## TASK GOAL
Take the data below and extract the lines from the one with "The FreeCAD and" to the one with "return screw", inclusive, exactly as written.

## THE INPUT

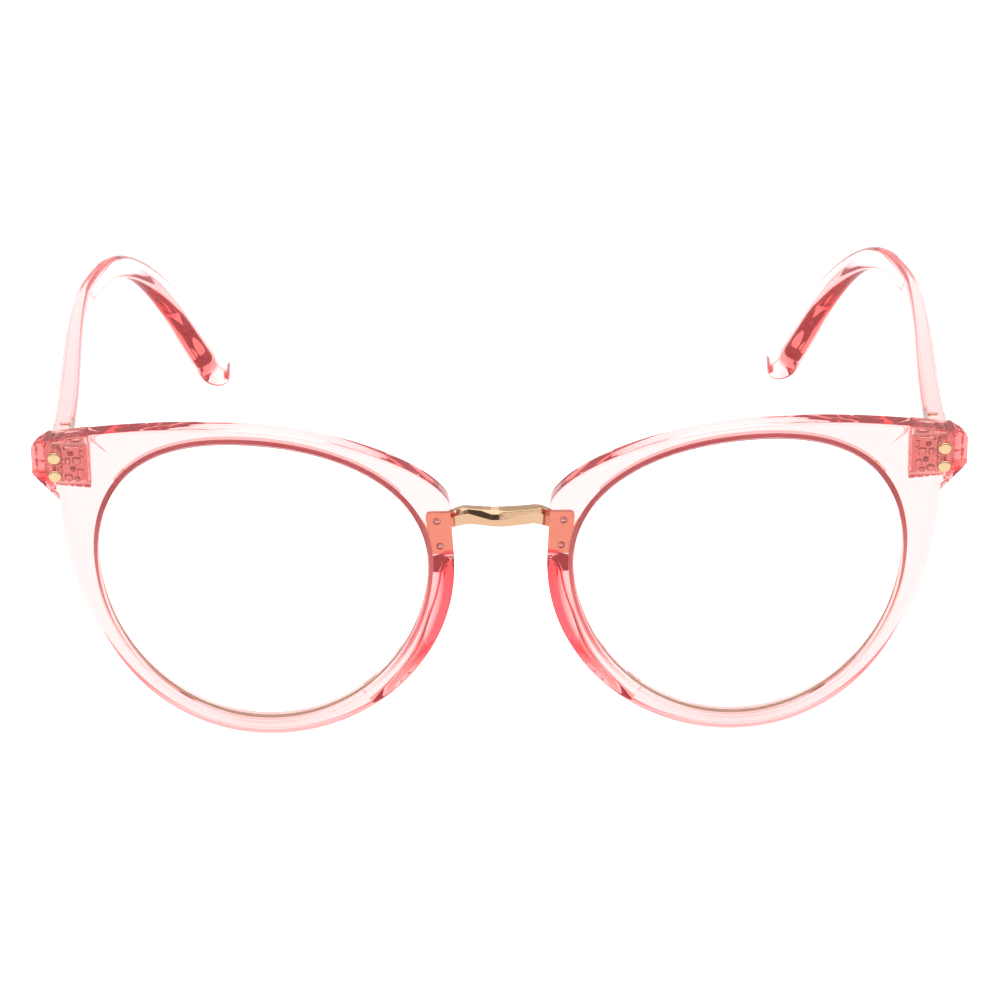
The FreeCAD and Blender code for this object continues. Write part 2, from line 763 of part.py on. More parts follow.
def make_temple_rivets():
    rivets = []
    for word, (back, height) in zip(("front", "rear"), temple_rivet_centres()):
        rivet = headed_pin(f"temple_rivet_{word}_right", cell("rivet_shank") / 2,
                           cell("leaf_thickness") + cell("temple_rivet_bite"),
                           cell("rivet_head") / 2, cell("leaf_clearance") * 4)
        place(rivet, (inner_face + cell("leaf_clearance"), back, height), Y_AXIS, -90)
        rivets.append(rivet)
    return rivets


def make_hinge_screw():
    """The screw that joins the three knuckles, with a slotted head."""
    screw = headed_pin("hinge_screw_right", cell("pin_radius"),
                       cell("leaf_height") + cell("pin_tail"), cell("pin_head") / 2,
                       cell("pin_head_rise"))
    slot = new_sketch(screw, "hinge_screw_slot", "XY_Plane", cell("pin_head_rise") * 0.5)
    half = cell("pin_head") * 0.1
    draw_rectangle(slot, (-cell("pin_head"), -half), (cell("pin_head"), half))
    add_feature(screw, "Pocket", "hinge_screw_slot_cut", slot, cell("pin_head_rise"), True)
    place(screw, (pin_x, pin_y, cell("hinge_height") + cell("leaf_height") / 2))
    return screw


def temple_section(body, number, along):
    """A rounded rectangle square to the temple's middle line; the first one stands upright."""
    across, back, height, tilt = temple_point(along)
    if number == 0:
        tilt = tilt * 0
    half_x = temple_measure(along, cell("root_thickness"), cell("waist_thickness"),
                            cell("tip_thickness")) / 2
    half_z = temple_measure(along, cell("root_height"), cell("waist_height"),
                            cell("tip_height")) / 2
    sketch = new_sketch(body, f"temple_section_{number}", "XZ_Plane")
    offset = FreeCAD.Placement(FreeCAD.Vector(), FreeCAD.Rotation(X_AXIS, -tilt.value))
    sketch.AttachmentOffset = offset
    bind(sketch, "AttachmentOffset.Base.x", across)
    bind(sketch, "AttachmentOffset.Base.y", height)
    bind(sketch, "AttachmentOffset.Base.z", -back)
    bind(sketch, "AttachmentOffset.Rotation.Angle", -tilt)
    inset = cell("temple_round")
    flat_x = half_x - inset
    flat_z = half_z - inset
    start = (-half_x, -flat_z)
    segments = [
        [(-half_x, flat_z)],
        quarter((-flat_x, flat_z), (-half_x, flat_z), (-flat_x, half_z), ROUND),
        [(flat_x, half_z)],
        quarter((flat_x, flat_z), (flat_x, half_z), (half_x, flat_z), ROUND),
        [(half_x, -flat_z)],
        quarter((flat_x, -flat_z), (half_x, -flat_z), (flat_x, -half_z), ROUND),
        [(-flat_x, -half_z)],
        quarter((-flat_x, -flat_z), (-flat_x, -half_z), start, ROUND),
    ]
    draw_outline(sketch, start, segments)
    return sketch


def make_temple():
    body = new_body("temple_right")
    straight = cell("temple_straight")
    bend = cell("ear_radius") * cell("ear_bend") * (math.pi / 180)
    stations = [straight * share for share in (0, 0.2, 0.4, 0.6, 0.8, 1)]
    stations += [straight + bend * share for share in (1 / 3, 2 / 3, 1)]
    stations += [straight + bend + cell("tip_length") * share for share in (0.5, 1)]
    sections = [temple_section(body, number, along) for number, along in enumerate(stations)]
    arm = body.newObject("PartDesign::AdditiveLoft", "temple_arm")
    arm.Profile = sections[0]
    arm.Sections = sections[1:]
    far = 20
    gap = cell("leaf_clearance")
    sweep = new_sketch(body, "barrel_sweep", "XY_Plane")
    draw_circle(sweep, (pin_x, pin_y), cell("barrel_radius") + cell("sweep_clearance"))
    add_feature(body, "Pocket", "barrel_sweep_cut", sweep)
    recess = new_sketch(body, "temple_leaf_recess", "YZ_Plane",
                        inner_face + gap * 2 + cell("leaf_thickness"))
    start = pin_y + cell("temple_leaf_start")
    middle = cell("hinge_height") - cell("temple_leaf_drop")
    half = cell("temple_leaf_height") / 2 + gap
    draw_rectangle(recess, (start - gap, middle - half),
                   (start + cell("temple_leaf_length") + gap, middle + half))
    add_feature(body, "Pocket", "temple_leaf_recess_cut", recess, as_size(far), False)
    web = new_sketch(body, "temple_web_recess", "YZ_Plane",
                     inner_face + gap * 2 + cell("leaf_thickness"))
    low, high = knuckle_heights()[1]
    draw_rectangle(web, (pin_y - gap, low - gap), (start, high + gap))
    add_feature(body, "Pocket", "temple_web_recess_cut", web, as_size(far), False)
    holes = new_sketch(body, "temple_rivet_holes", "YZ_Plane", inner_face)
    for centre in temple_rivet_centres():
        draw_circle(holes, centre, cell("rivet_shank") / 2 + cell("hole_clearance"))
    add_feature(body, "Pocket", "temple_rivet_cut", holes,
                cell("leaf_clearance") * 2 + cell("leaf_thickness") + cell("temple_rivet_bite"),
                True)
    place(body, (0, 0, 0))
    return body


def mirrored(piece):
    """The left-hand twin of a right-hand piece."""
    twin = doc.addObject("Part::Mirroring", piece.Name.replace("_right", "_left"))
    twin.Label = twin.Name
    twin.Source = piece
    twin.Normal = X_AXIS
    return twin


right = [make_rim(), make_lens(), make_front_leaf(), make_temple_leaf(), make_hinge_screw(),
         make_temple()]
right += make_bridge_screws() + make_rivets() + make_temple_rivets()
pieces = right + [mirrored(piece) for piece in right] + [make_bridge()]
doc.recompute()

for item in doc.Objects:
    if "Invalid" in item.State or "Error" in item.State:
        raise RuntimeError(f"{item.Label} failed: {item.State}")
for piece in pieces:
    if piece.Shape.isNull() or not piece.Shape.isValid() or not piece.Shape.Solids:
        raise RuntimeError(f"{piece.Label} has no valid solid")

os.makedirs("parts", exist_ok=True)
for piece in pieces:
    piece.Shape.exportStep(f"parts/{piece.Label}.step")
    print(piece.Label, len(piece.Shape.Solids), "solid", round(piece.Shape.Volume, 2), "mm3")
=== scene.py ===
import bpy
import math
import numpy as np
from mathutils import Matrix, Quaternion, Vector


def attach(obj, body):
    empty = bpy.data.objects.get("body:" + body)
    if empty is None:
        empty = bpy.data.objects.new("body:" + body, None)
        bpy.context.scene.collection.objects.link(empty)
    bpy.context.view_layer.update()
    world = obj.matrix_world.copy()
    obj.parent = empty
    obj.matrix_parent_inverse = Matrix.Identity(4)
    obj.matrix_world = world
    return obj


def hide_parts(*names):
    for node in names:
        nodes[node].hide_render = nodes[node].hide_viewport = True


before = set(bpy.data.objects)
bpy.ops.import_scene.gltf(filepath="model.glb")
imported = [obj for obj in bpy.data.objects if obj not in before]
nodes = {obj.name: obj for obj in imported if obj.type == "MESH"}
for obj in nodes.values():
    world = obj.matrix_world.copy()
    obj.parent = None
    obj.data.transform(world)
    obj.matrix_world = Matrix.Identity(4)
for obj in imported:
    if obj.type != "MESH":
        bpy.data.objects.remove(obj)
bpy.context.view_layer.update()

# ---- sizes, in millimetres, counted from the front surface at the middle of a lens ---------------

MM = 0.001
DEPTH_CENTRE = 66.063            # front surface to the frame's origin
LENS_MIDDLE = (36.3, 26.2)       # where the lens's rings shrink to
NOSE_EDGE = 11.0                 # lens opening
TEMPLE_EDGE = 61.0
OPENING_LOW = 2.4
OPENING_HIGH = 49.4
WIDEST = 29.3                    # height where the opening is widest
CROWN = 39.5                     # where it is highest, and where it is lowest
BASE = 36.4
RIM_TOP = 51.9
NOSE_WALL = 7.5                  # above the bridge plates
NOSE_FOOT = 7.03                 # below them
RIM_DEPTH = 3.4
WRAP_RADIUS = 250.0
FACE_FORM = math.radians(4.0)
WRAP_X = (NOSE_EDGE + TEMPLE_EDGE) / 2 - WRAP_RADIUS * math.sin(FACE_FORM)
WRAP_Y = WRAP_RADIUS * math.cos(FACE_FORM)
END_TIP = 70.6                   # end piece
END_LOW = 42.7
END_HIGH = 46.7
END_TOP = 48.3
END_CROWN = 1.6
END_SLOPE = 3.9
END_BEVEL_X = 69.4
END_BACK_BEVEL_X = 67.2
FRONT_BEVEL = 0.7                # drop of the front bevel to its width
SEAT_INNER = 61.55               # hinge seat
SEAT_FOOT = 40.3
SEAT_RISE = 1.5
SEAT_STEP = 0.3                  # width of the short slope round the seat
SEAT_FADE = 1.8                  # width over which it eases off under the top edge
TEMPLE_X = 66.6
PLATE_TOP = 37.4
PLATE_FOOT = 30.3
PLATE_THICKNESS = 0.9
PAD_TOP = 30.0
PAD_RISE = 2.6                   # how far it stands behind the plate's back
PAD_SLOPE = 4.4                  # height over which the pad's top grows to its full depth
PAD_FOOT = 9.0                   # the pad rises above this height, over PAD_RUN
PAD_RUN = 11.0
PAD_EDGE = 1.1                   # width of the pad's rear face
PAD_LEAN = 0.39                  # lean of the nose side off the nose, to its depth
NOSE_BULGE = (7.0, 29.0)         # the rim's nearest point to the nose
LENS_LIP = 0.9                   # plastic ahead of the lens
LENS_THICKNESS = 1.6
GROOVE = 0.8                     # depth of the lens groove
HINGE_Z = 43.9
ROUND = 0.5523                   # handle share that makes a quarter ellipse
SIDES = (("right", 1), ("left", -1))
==
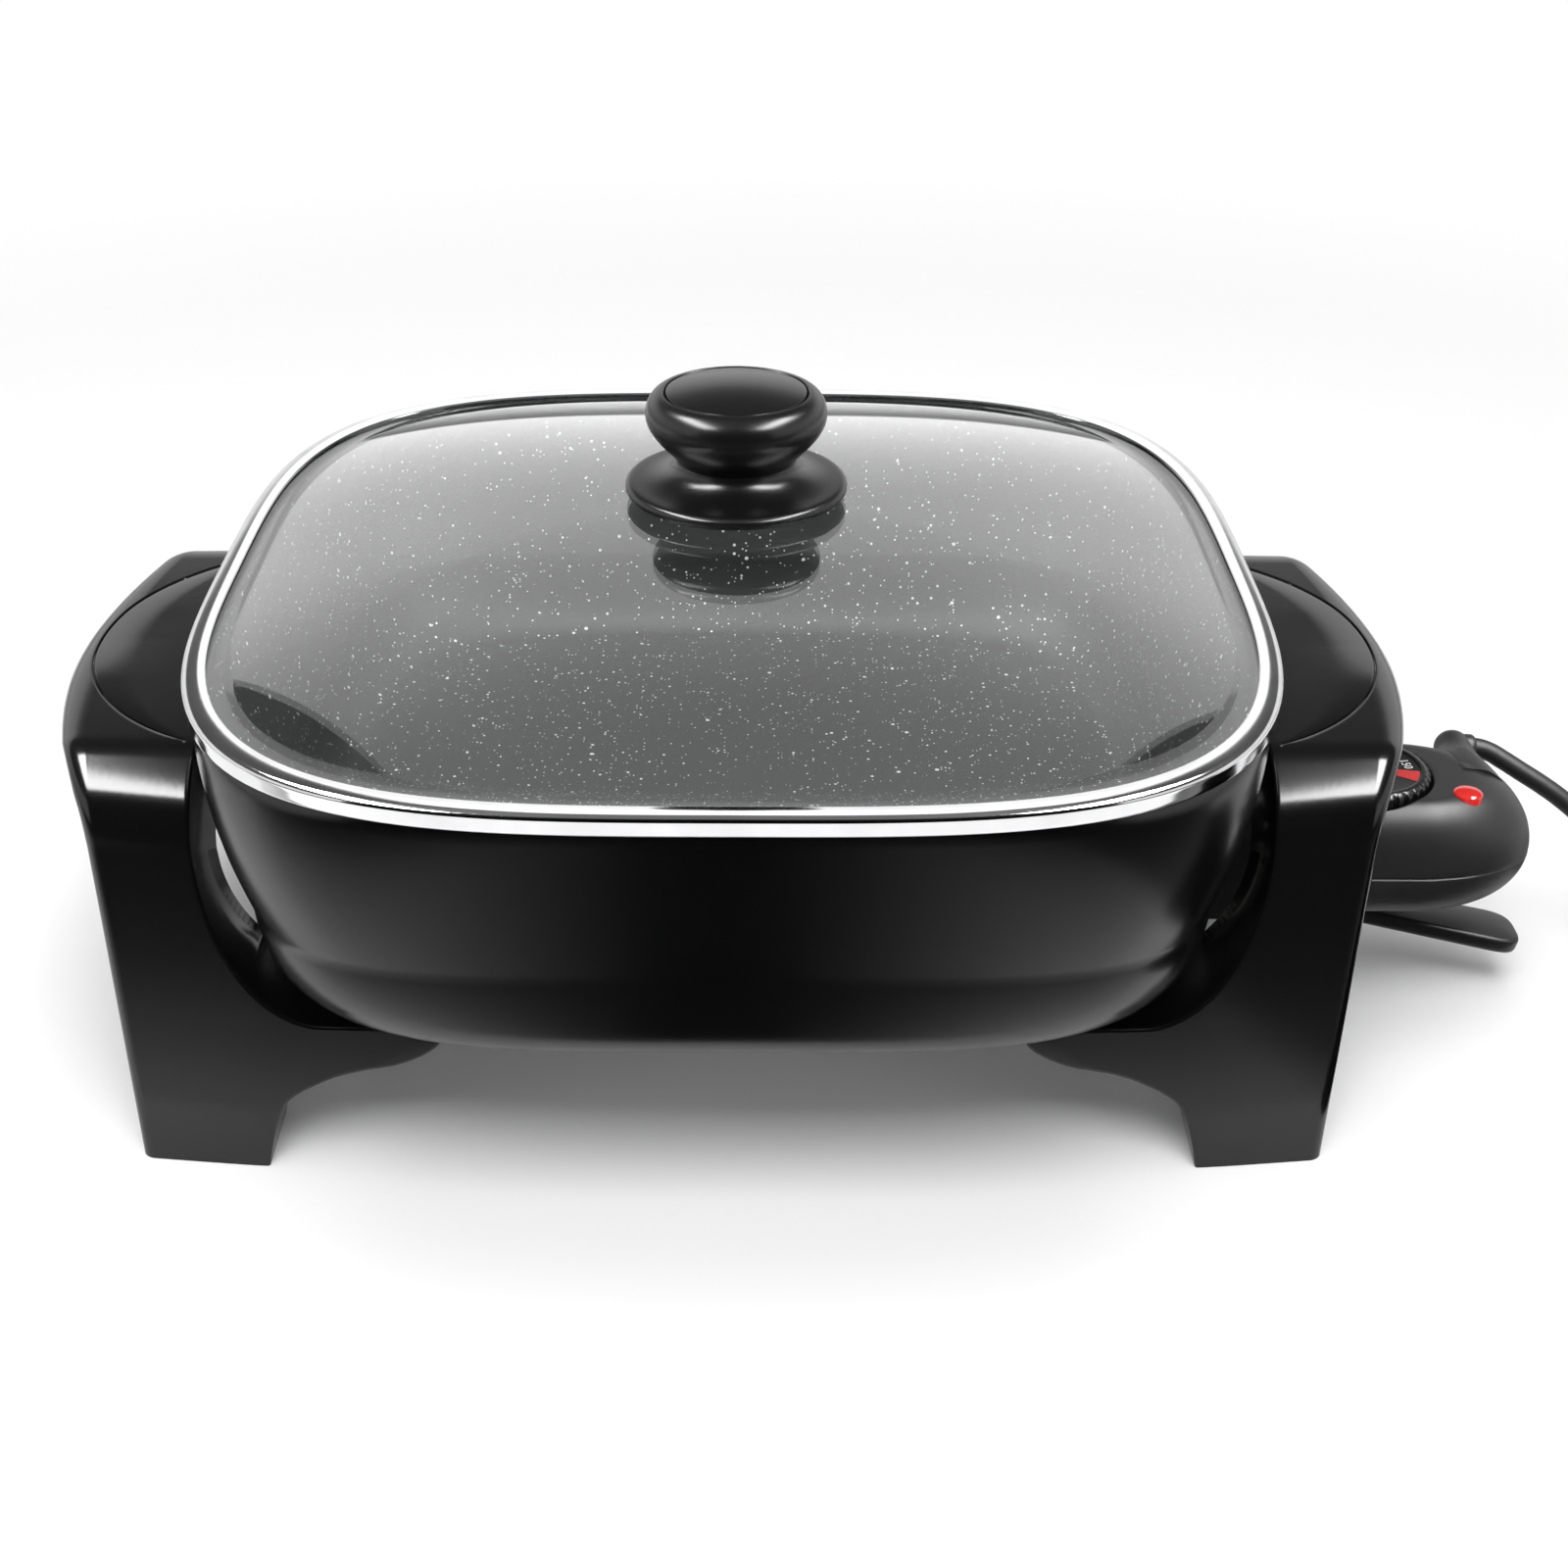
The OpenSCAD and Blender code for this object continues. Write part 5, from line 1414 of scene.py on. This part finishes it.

## RESULT OF THE EXERCISE
The FreeCAD and Blender code for this object continues. Write part 2, from line 763 of part.py on. More parts follow.
def make_temple_rivets():
    rivets = []
    for word, (back, height) in zip(("front", "rear"), temple_rivet_centres()):
        rivet = headed_pin(f"temple_rivet_{word}_right", cell("rivet_shank") / 2,
                           cell("leaf_thickness") + cell("temple_rivet_bite"),
                           cell("rivet_head") / 2, cell("leaf_clearance") * 4)
        place(rivet, (inner_face + cell("leaf_clearance"), back, height), Y_AXIS, -90)
        rivets.append(rivet)
    return rivets


def make_hinge_screw():
    """The screw that joins the three knuckles, with a slotted head."""
    screw = headed_pin("hinge_screw_right", cell("pin_radius"),
                       cell("leaf_height") + cell("pin_tail"), cell("pin_head") / 2,
                       cell("pin_head_rise"))
    slot = new_sketch(screw, "hinge_screw_slot", "XY_Plane", cell("pin_head_rise") * 0.5)
    half = cell("pin_head") * 0.1
    draw_rectangle(slot, (-cell("pin_head"), -half), (cell("pin_head"), half))
    add_feature(screw, "Pocket", "hinge_screw_slot_cut", slot, cell("pin_head_rise"), True)
    place(screw, (pin_x, pin_y, cell("hinge_height") + cell("leaf_height") / 2))
    return screw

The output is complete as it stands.